The government's hardline approach to the press began the day it seized power on February 1, when soldiers were sent to newsrooms across Kathmandu to check what was being written and broadcast. Controls seemed to slacken since then, but a law passed last month imposed firm new controls.

The government believes the media is damaging its campaign against Maoist rebels. Human rights groups say the government wants to silence reports of abuses by the security forces.

Kunda Dixit, the editor of the Nepali Times, says FM radio stations are being targeted because they reach thousands of rural listeners who cannot read, or cannot afford a daily newspaper.

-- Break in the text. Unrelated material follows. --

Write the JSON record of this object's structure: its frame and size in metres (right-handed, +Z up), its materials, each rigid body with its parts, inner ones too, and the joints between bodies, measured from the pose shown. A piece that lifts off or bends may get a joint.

Nepal's independent radio sector was once the freest in South Asia, he says, and Sagarmatha FM, which was shut yesterday, was the first independent station in the region.

Although Sagarmatha is the first station to be silenced, it is not the first to be targeted. Police last month removed equipment from Kantipur FM that the station said relayed programmes to 5 million mostly rural listeners in eastern Nepal.

Nepal's political parties say the government's campaign against the media proves it is determined to crush democratic opposition and return to the absolute monarchy that held sway until 1990. They call the government autocratic and unconstitutional and say municipal elections scheduled for February will be a sham without freedom of speech. Many foreign diplomats agree.

Instead, the parties have pledged to boycott the elections, and last week reached an understanding with Maoist rebels that lays out a road map for a ceasefire and elections under United Nations supervision.

Perhaps the government fears the agreement will further dent its popularity.

King Gyanendra is on a tour of Africa, but the latest crackdown suggests no compromise is likely, even as his political isolation deepens.